On the question of attorney fees as a proper element of damage in this type of suit, there are few judicial pronouncements. There is authority for the proposition that if the company violates its agreement to defend insured and insured is compelled to employ counsel for this purpose, he can recover the cost of such attorney fees for performing that which the company had agreed to perform. Christian v. Preferred Acc. Ins. Co., D.C., 89 F. Supp. 888. There also is authority that no such fees are recoverable when incurred for the purpose of protecting the insured's interests in a dispute with the company. Traders Gen. Ins. Co. v. Hicks Rubber Co., 140 Tex. 586, 169 S.W.2d 142. The attorneys' statement in evidence reflects a charge in connection with a motion for new trial in the Breesman case; a charge for securing an injunction against Breesman to prevent execution; and a charge for preparing and filing a declaratory judgment and mandatory injunction suit against the company. Why it was necessary for Henderson to employ an attorney in connection with the motion for a new trial in the Breesman suit does not appear. The counsel employed by the company continued to handle this matter. The services rendered in the suit against the company and Breesman to prevent execution were in furtherance of protecting insured's interests and pertained to the subject matter of the present litigation. In the absence of contract or statutory authority such fees are not recoverable. Traders Gen. Ins. Co. v. Hicks Rubber Co., supra.

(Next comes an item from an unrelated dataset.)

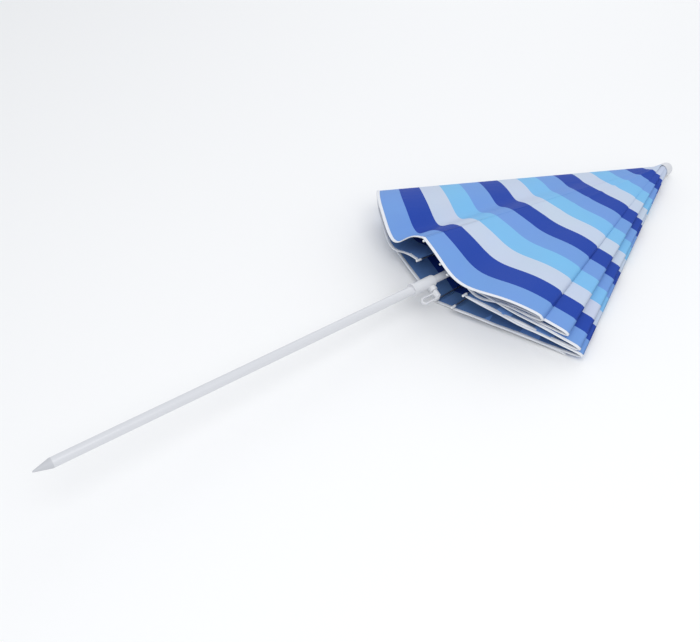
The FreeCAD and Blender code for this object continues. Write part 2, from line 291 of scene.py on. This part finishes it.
def fold_line(gore):
    a, b = (across_pole(rib_line(k)[0]) for k in (gore, gore % 8 + 1))
    start = MOUTH + unit(a + b) * HIP
    end = halves[f"{gore}a"].fold_end if gore <= 5 else halves[f"{gore}b"].fold_end
    return start, end + np.array(FOLD_SHIFT.get(gore, FOLD_LIFT))


def half_surface(h):
    """Points of a half gore, from the cap to the hem and from the rib to the fold."""
    shape = PLAIN | SHAPE[h.name]
    r0, r1 = rib_line(h.rib)
    f0, f1 = fold_line(h.gore)
    w = np.linspace(TUCK.get(h.name, 0), 1, COLUMNS)
    inside = np.clip(w, 0, 1)
    across = np.sin(pi * inside)[None, :]
    out = h.normal if (h.normal[2] > 0) == h.upper else -h.normal
    rows = np.linspace(0, 1, ROWS)[:, None] ** 1.15  # closer together near the crown
    s = rows * (1 + shape["reach"] / MIDDLE_LENGTH * across * rows**3)
    by_rib = r0 + s[..., None] * (r1 - r0)
    by_fold = f0 + s[..., None] * (f1 - f0)
    p = (1 - w)[None, :, None] * by_rib + w[None, :, None] * by_fold
    loop = inside**1.6 * (1 - inside) ** 0.45 / LOOP_PEAK
    lift = shape["loop"] * loop[None, :] * rows**0.8
    near = np.exp(-(((w - shape["place"]) / SAG_SPREAD) ** 2)) * np.sin(pi * inside) ** 0.5
    lift = lift - (1 if h.upper else -1) * shape["sag"] * near[None, :] * rows**3
    ripple = RIPPLE * np.sin(2 * pi * (2.6 * w + 0.13 * h.gore))[None, :] * across * rows**2
    tuck = np.minimum(w, 0)[None, :] * TUCK_DEPTH
    p = p + (lift + ripple + tuck)[..., None] * out
    if h.name in OVER_RIB:
        p = drape(p, OVER_RIB[h.name], rows)
    return p, w, rows


def drape(p, k, rows):
    """Lifts a surface where it would sink through the seam of another rib."""
    k0, k1 = rib_line(k)
    seam = k0 + rows[..., None] * (k1 - k0)
    side = p[..., 1] - seam[..., 1]
    clear, slope, blend = 0.0035, 0.42, 0.003
    crest = seam[..., 2] + clear - np.abs(side) * slope
    z = p[..., 2]
    p[..., 2] = 0.5 * (z + crest + np.sqrt((z - crest) ** 2 + blend**2))
    return p


def grid_faces(rows, columns):
    return [(i * columns + j, i * columns + j + 1, (i + 1) * columns + j + 1, (i + 1) * columns + j)
            for i in range(rows - 1) for j in range(columns - 1)]


def hem_tape(h, edge, inner):
    """The binding folded over the hem: a flat tube swept along the cloth's edge."""
    points, faces, uvs = [], [], []
    ring = 10
    back = inner - edge
    back /= np.linalg.norm(back, axis=1)[:, None]
    along = np.gradient(edge, axis=0)
    along /= np.linalg.norm(along, axis=1)[:, None]
    thick = np.cross(along, back)
    thick /= np.linalg.norm(thick, axis=1)[:, None]
    length = np.r_[0, np.cumsum(np.linalg.norm(np.diff(edge, axis=0), axis=1))]
    for i, p in enumerate(edge):
        for k in range(ring):
            a = 2 * pi * k / ring
            inwards = TAPE_SHIFT + TAPE_WIDTH / 2 * np.cos(a)
            points.append(p + back[i] * inwards + thick[i] * TAPE_BULGE * np.sin(a))
    for i in range(len(edge) - 1):
        for k in range(ring):
            n = (k + 1) % ring
            faces.append((i * ring + k, i * ring + n, (i + 1) * ring + n, (i + 1) * ring + k))
            uvs.append([(length[i], k / ring), (length[i], (k + 1) / ring), (length[i + 1], (k + 1) / ring),
                        (length[i + 1], k / ring)])
    faces.append(tuple(range(ring))[::-1])
    faces.append(tuple((len(edge) - 1) * ring + k for k in range(ring)))
    obj = new_mesh(f"hem_binding_{h.name}", points, faces, [binding])
    layer = obj.data.uv_layers.new(name="UVMap")
    flat = [uv for face in uvs for uv in face] + [(0, 0)] * (2 * ring)
    for corner, uv in zip(layer.data, flat):
        corner.uv = uv
    return obj


def follow(obj, h):
    """The piece goes with its plate."""
    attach(obj, h.body)
    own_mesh(obj)


for h in halves.values():
    p, w, rows = half_surface(h)
    points = p.reshape(-1, 3)
    faces = grid_faces(ROWS, COLUMNS)
    face_normal = np.cross(p[40, 20] - p[40, 10], p[50, 10] - p[40, 10])
    if (face_normal[2] > 0) != h.upper:  # the cloth's outside is up on an upper half and down on a lower
        faces = [f[::-1] for f in faces]
    obj = new_mesh(f"canopy_cloth_{h.name}", points, faces, [cloth, painted_shade_inside])
    layer = obj.data.uv_layers.new(name="UVMap")
    turn = 1 if h.side == "a" else -1
    for corner, edge in zip(layer.data, obj.data.loops):
        i, j = divmod(edge.vertex_index, COLUMNS)
        corner.uv = (turn * (w[j] - 1) * rows[i, 0] * UV_WIDTH + h.gore, rows[i, 0] * UV_END)
    shell = obj.modifiers.new("thickness", "SOLIDIFY")
    shell.thickness = THICKNESS
    shell.offset = -1
    # the shell's inner face takes the darkened copy: painted shade on the inside of the cloth
    shell.material_offset = 1
    tape = hem_tape(h, p[-1], p[-4])
    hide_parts(f"canopy_{h.name}")
    follow(obj, h)
    follow(tape, h)


# ---------------------------------------------------------------- ground, light and camera

def soft_light(name, place, aim, size, power):
    lamp = bpy.data.lights.new(name, "AREA")
    lamp.size, lamp.energy = size, power
    obj = bpy.data.objects.new(name, lamp)
    obj.location = place
    obj.rotation_euler = (Vector(aim) - Vector(place)).to_track_quat("-Z", "Y").to_euler()
    bpy.context.scene.collection.objects.link(obj)


ground = new_mesh("ground", [(-8, -8, 0), (8, -8, 0), (8, 8, 0), (-8, 8, 0)], [(0, 1, 2, 3)],
                  [material("ground", (0.93, 0.93, 0.93), 0.9)])
soft_light("key", (-0.8, -1.6, 3.0), (0.4, 0, 0), 2.6, 41)
soft_light("fill", (2.6, 1.8, 2.6), (0.3, 0, 0), 3.0, 22)
world = bpy.data.worlds.new("studio")
bpy.context.scene.world = world
world.use_nodes = True
world.node_tree.nodes["Background"].inputs["Color"].default_value = (0.95, 0.97, 1.0, 1)
world.node_tree.nodes["Background"].inputs["Strength"].default_value = 0.76
bpy.context.scene.view_settings.view_transform = "Standard"

CAMERA_AT = (-1.0947, -1.1047, 1.4431)
AZIMUTH, ELEVATION = radians(-38.10), radians(43.82)
SENSOR, FOCAL = 36.0, 43.7
lens = bpy.data.cameras.new("camera")
lens.sensor_width, lens.lens = SENSOR, FOCAL
camera = bpy.data.objects.new("camera", lens)
aim = Matrix.Rotation(AZIMUTH, 4, "Z") @ Matrix.Rotation(pi / 2 - ELEVATION, 4, "X")
camera.matrix_world = Matrix.Translation(CAMERA_AT) @ aim
bpy.context.scene.collection.objects.link(camera)
bpy.context.scene.camera = camera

The company contends that the measure of damages is the amount insured was compelled to pay over and above the policy limits. The position seems to be that when the case was settled after appeal and the sale and destruction of insured's business for the sum of $4,000 full restitution was made by returning to him the $4,000. This cannot be the law. If the company in good faith should have settled, Henderson's property was wrongfully sacrificed and he is entitled to full restitution.
The judgment is reversed with instructions for a new trial on the entire case as to all issues.
UDALL, C.J., and PHELPS, STRUCKMEYER and LA PRADE, JJ., concur.